Understanding LOOIC

Not necessarily negligible difference, but certainly there is non-negligible uncertainty about the difference. In addition of looking elpd, it would be good to use application specific utility or cost function, so that it is easier to assess whether there is non-negligible probability of practically relevant difference.

We will also soon have a paper discussing in more detail the issues in elpd based model comparisons.

Can you tell more about your model and modeling task, so I may have recommendations for easier to interpret utility or cost functions?

Dat needs to be the same, but likelihoods can be different. See Can WAIC/LOOIC be used to compare models with different likelihoods? - #2 by avehtari

There is intrinsic meaning, but not many are well calibrated for that. For discrete observation models it’s sum of log probabilities and if you know also the number of observations and the range of the data, you can compute average probabilities and compare that to probabilities, e.g. from uniform distribution which is easy way to check whether the model has learned anything from the data. See an example of using this as diagnostic in thread Loo: High Pareto k diagnostic values for beta binomial regression - #2 by avehtari. For continuous distributions we have log densities, and usually people are even less calibrated to think what they mean and the meaning depends also on scaling of the data, but it’s still possible to infer things from elpd without reference to another model.

As I said, people are not used to think so much of probabilities and densities, and thus I also recommend to use also application specific utilities and cost functions and we are adding some convenience functions for easier use of some common more easy to interpret cost functions.

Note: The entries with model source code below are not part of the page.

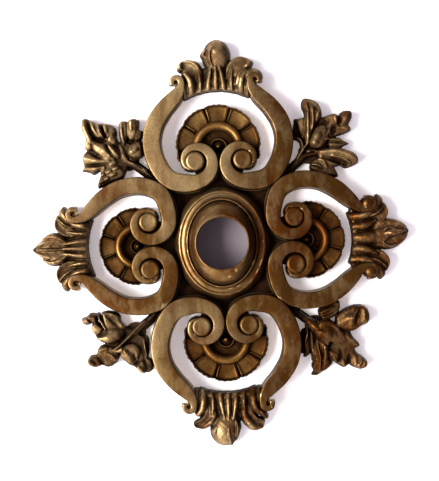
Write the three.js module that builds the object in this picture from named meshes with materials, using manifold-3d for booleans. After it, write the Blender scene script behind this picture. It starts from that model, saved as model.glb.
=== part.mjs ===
// A pierced brass rosette that covers the wall plate of a bell push.
//
// Millimetres. +X is right, +Z is up, the wall is the plane y = 0 and the front faces -Y.
// The rosette is drawn in plan: u right, v up, w out from the wall. One turned group stands
// the plan against the wall, so x = u, y = -w and z = v.
//
// Four arms point up, left, down and right. Each arm is drawn once, in its own plan with q
// across it and p outwards from the centre, and is turned into place. The upper and lower
// arms share the tall pattern, and the left and right arms share the wide one.

import * as THREE from "three";
import { mergeVertices } from "three/addons/utils/BufferGeometryUtils.js";
import Module from "manifold-3d";

const wasm = await Module();
wasm.setup();

// ---------------------------------------------------------------- driving dimensions

const GAP = 0.3; // between pieces that were fitted to each other
const RIVET_CLEARANCE = 0.1;

// Heights above the wall.
const PLATE_TOP = 1.6; // also the seat of every cast piece
const BAND_TOP = 7.2;
const BAND_EDGE = 0.5; // the chamfer round a band's flat top
const EYE_TOP = 8.0;
const GROOVE_FLOOR = 5.0; // inside the volutes and the small curls
const BAND_STEPS = 28; // facets along a scroll
const BUD_HEIGHT = 5.2;
const SEAT_MARGIN = 2; // how far a blank starts below the seat before it is trimmed there

// Reaches past the whole rosette, for blocks that trim.
const ABOVE_ALL = 20;
const FAR = 90;

const PLATE = {
  halfWidth: 18.5,
  halfHeight: 21.5,
  corner: 4,
  openingHalfWidth: 8.8,
  openingHalfHeight: 9.8,
  tongueHalfWidth: 6,
  tallTongue: 35,
  wideTongue: 31,
  armWidth: 3,
  padRadius: 3.4,
  tongueCorner: 4,
};
const ARM_ROOT = [16, 17.5]; // where a diagonal arm leaves the plate, as |u|, |v|
const PAD = [28.8, 27.6]; // the middle of the pad under a spray
const BOSS_RIVET = [9.4, 10.9];

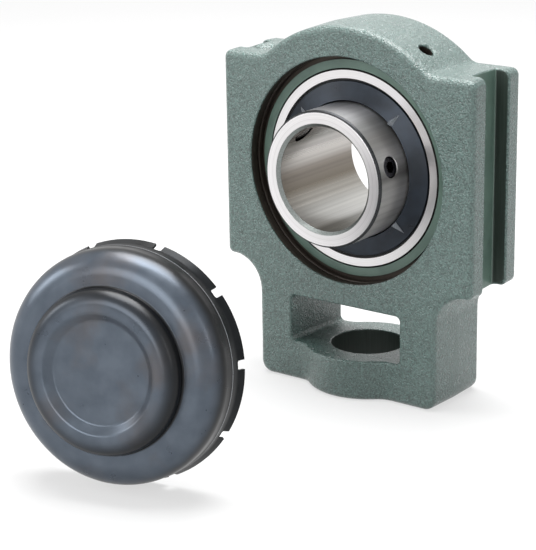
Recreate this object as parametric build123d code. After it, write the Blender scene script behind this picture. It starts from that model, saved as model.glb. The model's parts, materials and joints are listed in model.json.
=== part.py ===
"""Take-up bearing unit, catalogue size 208, with its closed dust cover standing beside it.

Millimetres. The origin is the centre of the bearing. +X points to the right, +Y from the front face to
the back and +Z up, so the shaft runs along Y and the unit stands on its foot face at Z = -CENTRE_HEIGHT.
"""

from build123d import *
import os
from math import cos, radians, sin, sqrt, tan

# Housing casting
OVERALL_WIDTH = 114.0
ARCH_INSET = 1.0
GUIDE_HEIGHT = 83.0
PLATE_THICKNESS = 33.0
LEG_LENGTH = 46.5
LEG_INSET = 15.5
FOOT_THICKNESS = 16.0
FOOT_SWELL = 8.0
CAST_DRAFT = 2.0
ARCH_BLEND = 6.0
SHOULDER_ROUND = 3.5
GUIDE_CORNER_ROUND = 3.0
LEG_BLEND = 12.5
LEG_CORNER_ROUND = 5.0
SWELL_BLEND = 8.0
FACE_ROUND = 2.5
CUT_ALLOWANCE = 7.0

# Guide grooves, window and take-up screw hole
GROOVE_WIDTH = 16.0
GROOVE_DEPTH = 6.0
GROOVE_ROUND = 0.8
WINDOW_FRONT_WIDTH = 51.0
WINDOW_TAPER = 1.3
WINDOW_ROOF = 9.0
WINDOW_ROUND = 2.0
WINDOW_RIM_ROUND = 1.0
SCREW_HOLE_DIAMETER = 29.0
SCREW_HOLE_ROUND = 0.6

# Seat, recesses and lubrication in the housing
SEAT_CLEARANCE = 0.05
RING_PROUD = 0.2
RECESS_RADIUS = 44.0
RECESS_EDGE = 0.6
SNAP_GROOVE_FRONT = 12.4
SNAP_GROOVE_REAR = 10.9
SNAP_GROOVE_DEPTH = 0.8
COVER_GROOVE_WIDTH = 2.0
COVER_GROOVE_DEPTH = 1.6
LOADING_CLEARANCE = 0.3
LUBE_GROOVE_WIDTH = 4.2
LUBE_GROOVE_DEPTH = 1.0
LUBE_HOLE_DIAMETER = 5.5
LUBE_OFFSET = 4.2
LUBE_RIGHT_ANGLE = 58.8
LUBE_RIGHT_SINK = 0.9
LUBE_LEFT_ANGLE = 136.0
LUBE_LEFT_SPOT_RADIUS = 59.0
LUBE_SPOT_DIAMETER = 10.0

# Bearing rings
INSERT_DIAMETER = 80.0
OUTER_RING_WIDTH = 21.0
OUTER_RING_BORE = 69.2
OUTER_SHOULDER_RADIUS = 33.6
RING_EDGE = 0.8
SHAFT_DIAMETER = 40.0
INNER_RING_DIAMETER = 52.4
INNER_RING_FRONT = 30.2
INNER_RING_REAR = 19.0
INNER_CORNER_ROUND = 0.9
BORE_CHAMFER = 1.3
OUTER_LUBE_HOLE_DIAMETER = 1.5
OUTER_LUBE_OFFSET = 6.1

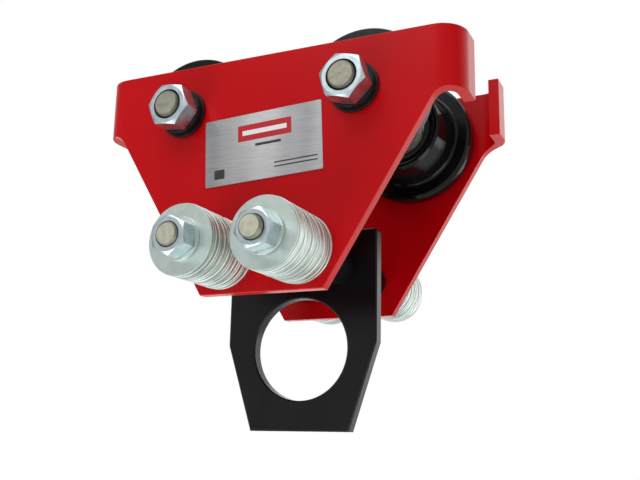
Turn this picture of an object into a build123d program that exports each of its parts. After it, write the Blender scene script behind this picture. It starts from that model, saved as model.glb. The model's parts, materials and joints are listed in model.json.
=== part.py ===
"""Push beam trolley: two bent side plates, four flanged wheels and a suspension plate.

Millimetres. X runs along the beam, Y across it, Z up. The origin is the centre of the
load eye in the suspension plate, halfway between the two side plates.
"""

import os
from math import cos, radians, sin, tan

from build123d import *

os.makedirs("parts", exist_ok=True)

# ---------------------------------------------------------------- driving dimensions
# side plates
HALF_LENGTH = 145.0          # to the outside of the bent ends
PLATE_T = 8.0
INSIDE_WIDTH = 125.4         # between the two plates
PLATE_TOP = 208.6
PLATE_BOTTOM = 32.2
END_BOTTOM = 163.4           # lower edge of the bent ends
NOTCH_X = 128.3              # where the sloping edge meets the end's lower edge
FOOT_X = 48.0                # half-width of the bottom edge
BEND_R = 19.5                # outside radius of the bent ends
END_DEPTH = 35.0             # how far the bent ends reach inwards
NOTCH_R = 16.0
FOOT_R = 12.0
PLATE_EDGE = 0.8             # rounded edge round the outer face

# axles and wheels
AXLE_X = 69.2
AXLE_Z = 171.4
AXLE_D = 20.0
AXLE_HOLE_D = 20.5
WHEEL_GAP = 5.0              # plate to the wheel's back face
FLANGE_R = 50.0
FLANGE_T = 12.0
TREAD_WIDTH = 30.0
TREAD_ROOT_R = 37.5          # the tread tapers from the flange to its free end
TREAD_END_R = 33.3
TREAD_FILLET = 3.0
BACK_RECESS_R = (28.0, 43.5)  # shallow ring turned into the wheel's back face
BACK_RECESS_T = 1.5
FACE_RECESS_R = 30.0         # shallow seat turned into the wheel's free face
FACE_RECESS_T = 1.2
BEARING_STOP_R = 20.0        # lip that the first bearing rests against

# ball bearing, two to a wheel
BEARING_D = 47.0
BEARING_BORE = 20.0
BEARING_W = 14.0
BEARINGS = 2
BALLS = 8
BALL_R = 3.95
PITCH_R = 16.75
RACE_R = BALL_R + 0.05
INNER_SHOULDER_R = 14.4
OUTER_SHOULDER_R = 19.1
BEARING_START = 14.0         # plate to the first bearing
BEARING_GAP = 0.1            # one bearing to the next
RING_EDGE = 0.6
CAGE_HALF_T = 1.4
CAGE_W = 10.4
POCKET_CLEARANCE = 0.15
SHIELD_T = 0.5
SHIELD_OFFSETS = (-6.7, 6.2)  # from the middle of the bearing

# suspension plate
LUG_T = 10.0
LUG_TOP = 88.0
LUG_SHOULDER = 4.0
LUG_BOTTOM = -60.0
LUG_HALF_TOP = 61.0
LUG_HALF_BOTTOM = 40.0
EYE_R = 38.0
LUG_TOP_CORNER_R = 2.5
LUG_CORNER_R = 5.5
LUG_EDGE = 1.0

# cross bolts and spacers
BOLT_X = 30.2
BOLT_Z = 60.0
BOLT_D = 16.0
BOLT_LENGTH = 266.5
BOLT_HOLE_D = 17.0
HEAD_T = 10.0
NUT_T = 13.0
HEX_AF = 24.0
HEX_FACE = 0.95              # end face of a hexagon over its width across flats
THREAD_MOUTH = 0.7           # chamfer at each end of a cross bolt nut's thread
HEAD_TURN = 8.0
SPACER_D = 49.0
SPACER_PITCH = 2.26
SPACER_GAP = 0.05            # one washer to the next
SPACER_DRIFT = 0.35          # how far a washer hangs off the bolt's centre
DRIFT_STEP = 137.5           # degrees from one washer's drift to the next's
THREAD_PITCH = 2.0
THREAD_DEPTH = 0.8
THREAD_GROOVE = 1.4          # width of one groove, measured along the bolt
THREADS_SHOWN = {"left": 1, "right": 2}
FRONT_COUNT = {"left": 24, "right": 23}
REAR_COUNT = 23
SEAT_WASHER_D = 30.0
SEAT_WASHER_T = 2.0
TUBE_D = 25.8

# axle fasteners
AXLE_NUT_AF = 30.0
AXLE_NUT_T = 16.0
AXLE_NUT_MOUTH = 1.3
LOCK_WASHER_D = 33.6
LOCK_WASHER_T = 5.0
FLAT_WASHER_D = 37.0
FLAT_WASHER_T = 2.5
STUD_OVER_NUT = 2.0
STUD_CHAMFER = 1.4
COLLAR_R = 18.0
COLLAR_T = 4.0
COLLAR_AF = 30.0             # two flats on the collar, for a spanner
SHOULDER_R = 14.0            # sleeve between the collar and the first bearing
CENTRE_DRILL_R = 0.9
CENTRE_DRILL_DEPTH = 0.5

# retaining rings
CLIP_T = 1.2
CLIP_GROOVE_R = AXLE_D / 2 - 0.5
CLIP_OUTER_R = 12.6
CLIP_LUG_AT_R = 13.2
CLIP_LUG_R = 2.2
CLIP_EYE_R = 0.9
CLIP_GAP = 3.0
WHEEL_CLIP_T = 1.75
WHEEL_CLIP_R = BEARING_D / 2 + 1.15
WHEEL_CLIP_BAND = 3.4
WHEEL_CLIP_LUG_AT_R = WHEEL_CLIP_R - 4.6
WHEEL_CLIP_LUG_R = 2.3
WHEEL_CLIP_EYE_R = 1.0
WHEEL_CLIP_GAP = 2.6
WHEEL_GROOVE_R = BEARING_D / 2 + 1.25
WHEEL_GROOVE_W = 1.85

# rating plate
LABEL_W = 94.0
LABEL_H = 51.0
LABEL_T = 0.6
LABEL_X = -1.3
LABEL_Z = 138.6
LABEL_TILT = 2.8             # degrees, stuck on a little crooked

# ---------------------------------------------------------------- places
INNER_Y = INSIDE_WIDTH / 2
OUTER_Y = INNER_Y + PLATE_T
WHEEL_END = WHEEL_GAP + FLANGE_T + TREAD_WIDTH
BEARING_END = BEARING_START + BEARINGS * (BEARING_W + BEARING_GAP) - BEARING_GAP
SIDES = {"front": -1, "rear": 1}
ENDS = {"left": -1, "right": 1}
NODES = []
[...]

The reason why we still favor elpd in the model comparison is that it measures the goodness of the whole predictive distribution, while many commonly used measures such RMSE or R^2 measure only the goodness of the point estimate.

@Longshot408, form the loo output I can see that you are using 75000 posterior draws, which is probably about 71000 more than you would need taking into account that you seem to have quite simple model (p_loo around 4-6) and plenty of observations so that the posterior is likely to be very easy.